I have always believed that the road to successful innovation starts with finding real consumer problems and ends with packaging the right technology to solve them. This can often be very difficult in the consumer market as users are often need solutions to problems that they don’t overtly recognize. In the mass market a better motto might be “give the consumer what he needs, disguised as what he wants!”

My professional photographer friends may see this little ray of sunshine as a gathering storm of copyright infringement, but this need not be the case. There are plenty of existing technological solutions to solve those problems as well. What’s good for consumer photography adds gloss to professional photography!

Its way to soon to tell if how Buzz will do against Facebook, but I have tremendous hope for its modern consumer photo model. I would highly recommend that Facebook and others get on the bandwagon!

The air is draining from Kodak and Rochester

October 29, 2009 1 comment

After having spent almost 40 years in the photo industry with both Kodak and Fuji, driving innovations ranging from dye sublimation printing to 1 hour web to in-store printing, there are some major issues “between the lines” of today’s Kodak Q3 press release. Although not specifically mentioned in releases, their 10Q contains this ominous statement:

“The Company and one of its significant Retail Systems Solutions customers will not renew a contract that expired on September 30, 2009. The Company plans to replace a significant portion of this volume of business, although the timing and extent is uncertain.”

As many industry observers have noticed, it appears that Kodak Picture Makers, Kodak’s last remaining customer facing brand presence at retail, have recently begun being replaced in some Walmart stores by a new HP instant printing system. In addition, Walmart was noticeably absent from their upbeat enumeration of major and minor “dry lab” and kiosk customers which was released yesterday.
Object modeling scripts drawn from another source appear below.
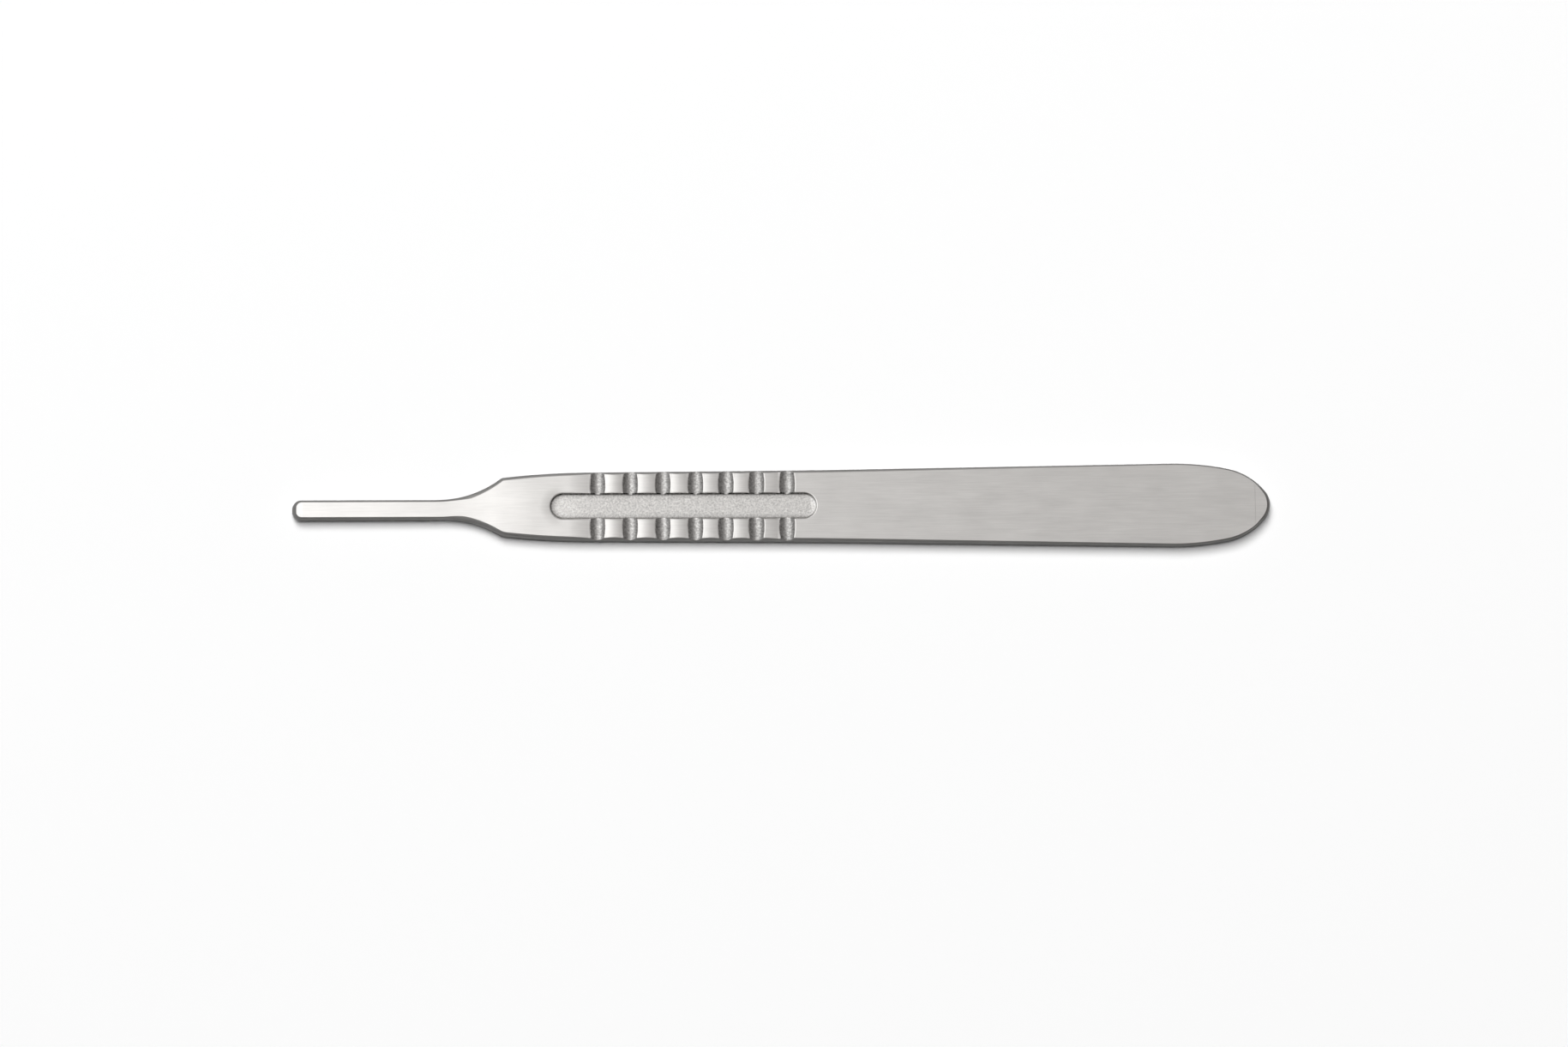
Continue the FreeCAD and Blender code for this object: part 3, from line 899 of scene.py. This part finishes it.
def make_lamp(name, place, target, size, radiance, on_steel=True, on_table=True):
    """A soft box of a width and height, with the brightness that its face has."""
    data = bpy.data.lights.new(name, "AREA")
    data.shape = "RECTANGLE"
    data.size, data.size_y = size
    data.energy = radiance * math.pi * size[0] * size[1]
    lamp = bpy.data.objects.new(name, data)
    bpy.context.scene.collection.objects.link(lamp)
    toward = Vector(target) - Vector(place)
    turn = toward.to_track_quat("-Z", "Y").to_matrix().to_4x4()
    lamp.matrix_world = Matrix.Translation(Vector(place)) @ turn
    lamp.visible_camera = False
    lamp.visible_glossy = on_steel
    lamp.visible_diffuse = on_table


def make_lamps():
    """The box that the steel reflects on the left, and the lamp that throws the table's shadow."""
    make_lamp(
        "left_box", LEFT_BOX_PLACE, LEFT_BOX_TARGET, LEFT_BOX_SIZE, LEFT_BOX_RADIANCE,
        on_table=False,
    )
    make_lamp(
        "table_lamp", TABLE_LAMP_PLACE, TABLE_LAMP_TARGET, TABLE_LAMP_SIZE, TABLE_LAMP_RADIANCE,
        on_steel=False,
    )


def make_world():
    """A studio lit overhead, dimmer low down and past the tail, and white to the camera."""
    world = bpy.data.worlds.new("studio")
    bpy.context.scene.world = world
    world.use_nodes = True
    world.cycles_visibility.diffuse = False
    maker = Maker(world.node_tree)
    seen = maker.wire(maker.node("ShaderNodeLightPath"), "Is Camera Ray")
    along, across, up = maker.axes("Generated")
    height = maker.math("ABSOLUTE", up)

    walls = maker.fade(height, WALL_RISE, STUDIO_LOW, STUDIO_MIDDLE)
    walls = walls * maker.fade(across, FRONT_END, STUDIO_FRONT_END, 1.0)
    ceiling = maker.fade(height, CEILING_RISE, 0.0, STUDIO_HIGH - STUDIO_MIDDLE)
    back = maker.fade(height, BACK_FALL, STUDIO_BACK, 0.0)
    back = back * maker.fade(across, BACK_END, 0.0, 1.0)
    level = (walls + ceiling + back) * maker.fade(along, TAIL_END, 1.0, STUDIO_TAIL_END)
    level = level + seen * (1 - level)
    warm = maker.fade(along, WARM_TURN, 0.0, STUDIO_WARMTH) * (1 - seen)
    tint = maker.node("ShaderNodeCombineXYZ", X=1 + warm * 2, Y=1.0, Z=1 - warm)
    sky = maker.node("ShaderNodeBackground", Strength=level, Color=maker.wire(tint))
    maker.node("ShaderNodeOutputWorld", Surface=maker.wire(sky))


make_camera()
make_table()
make_world()
make_lamps()
build_handle()

scene = bpy.context.scene
scene.view_settings.view_transform = "Standard"
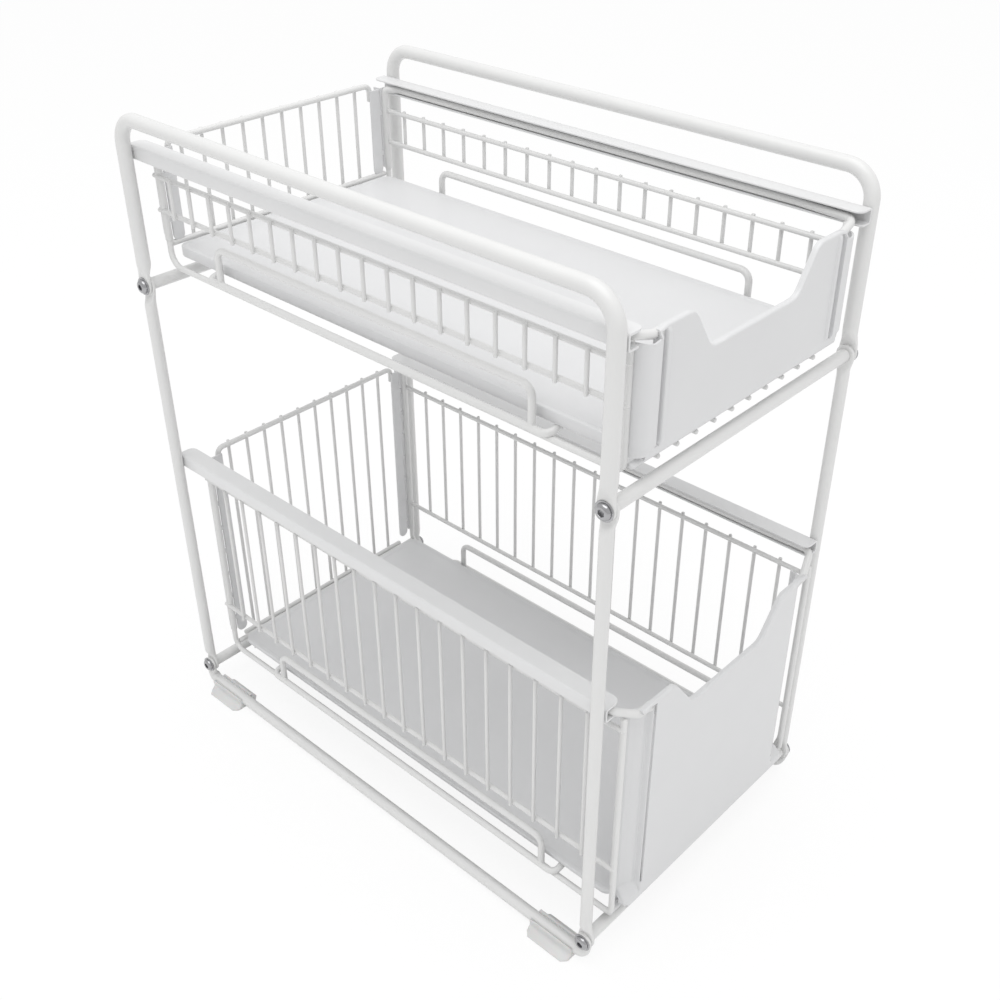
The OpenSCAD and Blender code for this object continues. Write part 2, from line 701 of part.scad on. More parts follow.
front_panel(UPPER);  // upper_front_panel
mirror([1, 0, 0]) front_corner(UPPER);  // upper_front_corner_left
front_corner(UPPER);  // upper_front_corner_right
mirror([1, 0, 0]) rear_corner(UPPER);  // upper_rear_corner_left
rear_corner(UPPER);  // upper_rear_corner_right
lower() mirror([1, 0, 0]) side_panel(LOWER);  // lower_side_left
lower() side_panel(LOWER);  // lower_side_right
lower() mirror([1, 0, 0]) guard(LOWER);  // lower_guard_left
lower() guard(LOWER);  // lower_guard_right
lower() back_panel(LOWER);  // lower_back_panel
lower() floor_grid(LOWER);  // lower_floor_grid
lower() tray(LOWER);  // lower_tray
lower() front_panel(LOWER);  // lower_front_panel
lower() mirror([1, 0, 0]) front_corner(LOWER);  // lower_front_corner_left
lower() front_corner(LOWER);  // lower_front_corner_right
lower() mirror([1, 0, 0]) rear_corner(LOWER);  // lower_rear_corner_left
lower() rear_corner(LOWER);  // lower_rear_corner_right
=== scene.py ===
import json
import math

import bpy
import numpy as np
from bpy.props import FloatProperty, FloatVectorProperty, IntProperty, PointerProperty
from bpy.types import Operator, Panel, PropertyGroup
from mathutils import Matrix


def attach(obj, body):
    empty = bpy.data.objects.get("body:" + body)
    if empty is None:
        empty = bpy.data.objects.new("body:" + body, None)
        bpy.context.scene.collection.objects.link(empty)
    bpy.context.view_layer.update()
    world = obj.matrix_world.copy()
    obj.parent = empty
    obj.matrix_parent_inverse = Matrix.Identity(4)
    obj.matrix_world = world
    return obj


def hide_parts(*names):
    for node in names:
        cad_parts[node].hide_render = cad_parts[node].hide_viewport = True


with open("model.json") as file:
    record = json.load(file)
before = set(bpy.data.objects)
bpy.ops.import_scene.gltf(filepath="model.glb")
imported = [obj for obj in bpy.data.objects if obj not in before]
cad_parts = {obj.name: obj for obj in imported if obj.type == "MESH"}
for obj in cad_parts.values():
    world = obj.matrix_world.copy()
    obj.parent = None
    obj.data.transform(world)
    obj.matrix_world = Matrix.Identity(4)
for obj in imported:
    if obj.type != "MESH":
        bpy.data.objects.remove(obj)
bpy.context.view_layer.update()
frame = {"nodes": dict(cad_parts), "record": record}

bl_info = {
    "name": "Pull-out cabinet basket",
    "version": (1, 0, 0),
    "blender": (4, 5, 0),
    "location": "3D View > Sidebar > Basket",
    "description": "Builds the looks of a pull-out cabinet basket round its CAD frame",
    "category": "Add Mesh",
}

TAU = 2 * math.pi


def size(label, about, mm):
    """A length property, given in millimetres and kept in metres."""
    return FloatProperty(name=label, description=about, default=mm / 1000, min=-1, max=2,
                         unit="LENGTH", precision=4)


def colour(label, about, value):
    """A colour property, linear."""
    return FloatVectorProperty(name=label, description=about, default=value, size=3, min=0, max=1,
                               subtype="COLOR")


class BasketFrameSizes(PropertyGroup):
    frame_w: size("Frame width", "Distance between the left and right posts' axes", 232.6)
    frame_d: size("Frame depth", "Distance between the front and rear posts' axes", 400)
    base_z: size("Base bolts", "Height of the base bolts above the floor", 21)
    mid_z: size("Middle bolts", "Height of the middle bolts above the floor", 356.4)
    top_z: size("Top tube", "Height of the hoops' top tube above the floor", 470.8)
    foot_z: size("Base tube", "Height of the base tubes' axis above the floor", 6.8)
    top_tube: size("Hoop tube", "Diameter of the hoops' tube", 9.5)
    post_tube: size("Post tube", "Diameter of the lower posts' tube", 8)
    bar: size("Bar", "Diameter of the crossbars and base tubes", 8.2)
    top_bend: size("Hoop bend", "Bend radius of the hoops' corners", 18)
    base_bend: size("Base bend", "Bend radius of the base tubes' ends", 6.5)
    flat: size("Flat", "Thickness of a squeezed tube end", 2.6)
    eye: size("Eye", "Width of the eye at a squeezed end", 12)
    flange: size("Bolt flange", "Diameter of the bolts' flange", 12.2)
    head: size("Bolt head", "Diameter of the bolts' head", 10)
    socket: size("Socket", "Width of the bolts' hexagon socket", 4)
    foot_l: size("Foot length", "Length of a foot along its base tube", 36)
    foot_w: size("Foot width", "Width of a foot across its base tube", 24)
    foot_inset: size("Foot inset", "Distance from a post's axis to the middle of its foot", 25)
    rail_h: size("Rail height", "Height of the C-rails", 9.7)
    rail_t: size("Rail sheet", "Sheet thickness of the C-rails", 1.2)
    rail_over: size("Rail overhang", "How far the rails pass the posts' axes", 3.5)
    rail_corner: size("Rail corner", "Radius of the top flange's front and rear corners", 5)
    upper_rail: size("Upper rail", "Height of the upper rails' middle", 446.6)
    lower_rail: size("Lower rail", "Height of the lower rails' middle", 215)


class BasketDrawerSizes(PropertyGroup):
    width: size("Drawer width", "Distance between a drawer's side planes", 198.4)
    rim: size("Rim wire", "Diameter of the rim wires", 4)
    grille: size("Grille wire", "Diameter of the long grille wires", 3.4)
    upright: size("Upright wire", "Diameter of the uprights", 2.6)
    floor_wire: size("Floor wire", "Diameter of the floor grid's wires", 3)
    guard: size("Guard wire", "Diameter of the guards' wire", 4.6)
    guard_l: size("Guard length", "Distance between an arch's legs", 270)
    guard_h: size("Guard height", "Height of an arch above its bar", 24.3)
    guard_tail: size("Guard tail", "How far a guard's bar passes the arch's legs", 12)
    guard_hook: size("Guard hook", "Length of a bar's turned-in ends", 11)
    front: size("Front face", "Distance of the front panels' face from the middle", 202.3)
    back: size("Back rims", "Distance of the rim wires' rear uprights from the middle", 191.5)
    back_step: size("Back step", "How far the back panels' wires stand behind the rims", 3.85)
    front_fold: size("Front fold", "Depth of the front panels' folded top edge", 3.6)
    lip: size("Lip wire", "Thickness of the wire along the rail and under the front fold", 5)
    notch_floor: size("Notch floor", "Width of the hand notch at its floor", 75)
    notch_w: size("Notch width", "Width of the hand notch at its shoulders", 115)
    notch_depth: size("Notch depth", "Depth of the hand notch", 26.3)
    notch_r: size("Notch bend", "Radius of the hand notch's corners", 9)
    face_w: size("Face width", "Width of the front panels between their grooves", 151)
    slit: size("Slit", "Width of the slits beside the lower front's corner strips", 2)
    wing: size("Rear wing", "How far a rear corner's wing runs back", 6.5)
    leaf: size("Rear leaf", "Width of a rear corner's leaf", 11.4)
    pitch: size("Upright pitch", "Distance between the side uprights", 20.45)
    back_pitch: size("Back pitch", "Distance between the back uprights", 16.8)
    sheet: size("Front sheet", "Sheet thickness of the front panels and corner pieces", 1.2)
    tray_sheet: size("Tray sheet", "Sheet thickness of the trays", 0.9)
    back_wires: IntProperty(name="Back uprights", description="Uprights in a back panel",
                            default=10, min=2, max=40)
    side_wires: IntProperty(name="Side uprights", description="Uprights in a side grille",
                            default=18, min=2, max=60)


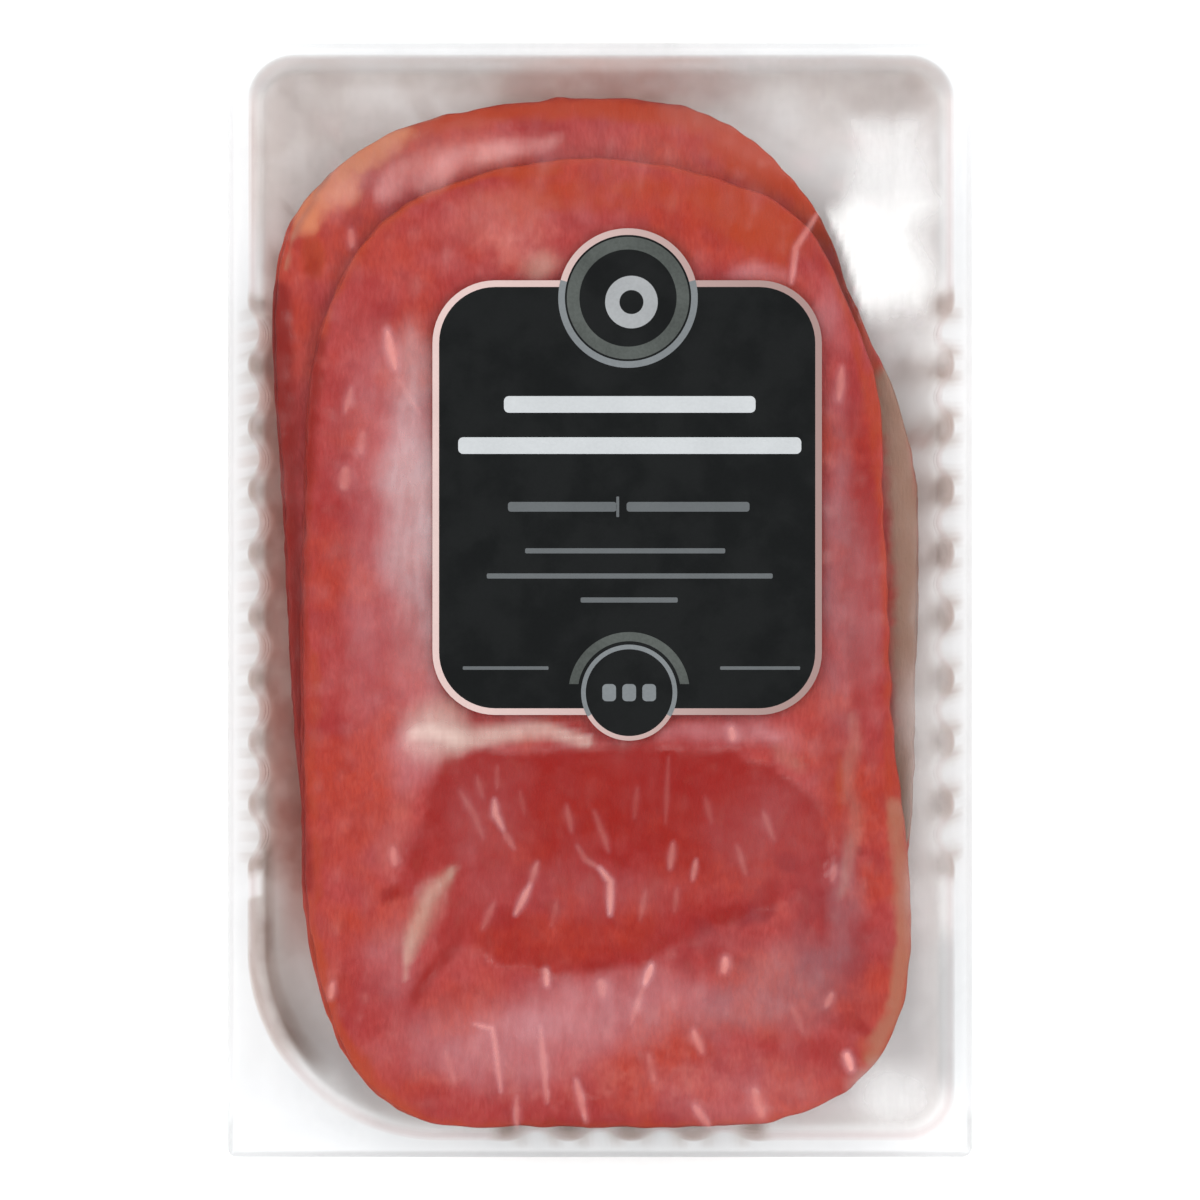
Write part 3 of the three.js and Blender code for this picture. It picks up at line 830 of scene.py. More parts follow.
def trace_mouth(side_depth, end_depth):
    """The mouth's outline, counter-clockwise. Each point has its place, its outward direction, how
    far it stands in between two flutes, and its place on the pack's edge."""
    trace = []
    step = FLUTE_PITCH / 12
    edge_x = HALF_WIDTH - PACK_CORNER
    edge_y = HALF_LENGTH - PACK_CORNER

    def wall(start, end, across, normal, flutes):
        for place in spread(start, end, step):
            inward = stand_in(place, *flutes) if flutes else 0.0
            if normal[0]:
                trace.append(((across, place), normal, inward, (normal[0] * HALF_WIDTH, place)))
            else:
                trace.append(((place, across), normal, inward, (place, normal[1] * HALF_LENGTH)))

    def corner(middle_x, middle_y, radius, turn, steps):
        """A corner of the mouth, with places that go round the pack's own, smaller corner."""
        start = math.cos(turn), math.sin(turn)
        after = -start[1], start[0]
        sign_x = round(start[0] + after[0])
        sign_y = round(start[1] + after[1])
        corner_x, corner_y = sign_x * edge_x, sign_y * edge_y
        for i in range(1, steps):
            share = i / steps
            angle = turn + math.pi / 2 * share
            normal = (math.cos(angle), math.sin(angle))
            place = (middle_x + radius * normal[0], middle_y + radius * normal[1])
            round_share = min(max((share - 0.4) / 0.2, 0.0), 1.0)
            edge_angle = turn + math.pi / 2 * round_share
            on_edge_x = corner_x + PACK_CORNER * math.cos(edge_angle)
            on_edge_y = corner_y + PACK_CORNER * math.sin(edge_angle)
            straight = min(share / 0.4, 1.0) if share < 0.5 else min((1.0 - share) / 0.4, 1.0)
            along_x = abs(start[0]) < 0.5 if share < 0.5 else abs(after[0]) < 0.5
            if along_x:
                on_edge_x = middle_x + (on_edge_x - middle_x) * straight
            else:
                on_edge_y = middle_y + (on_edge_y - middle_y) * straight
            trace.append((place, normal, 0.0, (on_edge_x, on_edge_y)))

    side = (FIRST_SIDE_FLUTE, SIDE_FLUTES, side_depth)
    end = (FIRST_END_FLUTE, END_FLUTES, end_depth)
    small, peel = WELL_CORNER, PEEL_CORNER
    left, right, bottom, top = MOUTH_LEFT, MOUTH_RIGHT, MOUTH_BOTTOM, MOUTH_TOP
    wall(left + peel, right - small, bottom, (0, -1), end)
    corner(right - small, bottom + small, small, -math.pi / 2, 10)
    wall(bottom + small, top - small, right, (1, 0), side)
    corner(right - small, top - small, small, 0.0, 10)
    wall(right - small, left + small, top, (0, 1), None)
    corner(left + small, top - small, small, math.pi / 2, 10)
    wall(top - small, bottom + peel, left, (-1, 0), side)
    corner(left + peel, bottom + peel, peel, math.pi, 30)
    return trace


# The sealing groove's profile: millimetres in from the pack's edge, and the share of its depth.
SEAL_GROOVE = ((0.0, 0.0), (0.5, 0.0), (0.65, 1.0), (0.95, 1.0), (1.1, 0.0))
LIP_STEPS = 5
WALL_STEP = 1.2 * MM
FOOT_STEPS = 6
FLOOR_SHARES = (0.97, 0.92, 0.84, 0.72, 0.56, 0.38, 0.2)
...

We can now be pretty sure that this “significant” customer is in fact Walmart US. While Walmart stores in the US represent less than 4000 of Kodak’s 100,000 “locations”, US retail print volume numbers would predict that this loss should represent at least $100M in annual media sales. In the US market, mass merchants are where the retail printing volume is and Walmart is by far the leader in the category.

While an ongoing loss of $100M in annual sales to Kodak is a very serious issue, their complete loss of customer facing brand presence at US photo retail locations could be even more important. What will this mean to the remaining Kodak retailers, like CVS with its 15,000 Kodak kiosks? Where will Kodak media cost (and therefore price) go with such a significant loss of thermal dye transfer media manufacturing volume? Time will tell, but at least we finally have some closure on the death of the world’s original photo market mover.

The digital transition has been difficult for everyone in the photo industry. Traditional market movers have abdicated leadership roles due to very significant consumable and service volume losses. Many retailers have either disappeared entirely or abandoned the photo category, while the consumer has been left to figure out how to personally manage the entire transition themselves, at the risk of losing personal memories forever.

This now leaves retail photo dependent on HP, Fuji and a few others.  While HP has installed systems at much smaller retail chains, Walmart would be their first major, mass merchant “print at retail” customer. Fuji has enjoyed the dominant share in “behind the counter” solutions for quite some time, and while challenged to lead or follow the industry’s evolution to all digital, is still quite comfortable in this market. Clearly, Kodak and Fuji practiced détente for years; retail photo is a very unique market and where we go from here is much more complicated, depending on how Fuji reacts to HP and whether HP can adjust its focus to become a real “turnkey” retail photo solution provider.

Even at today’s digital printing volume, there is a lot of money on the table!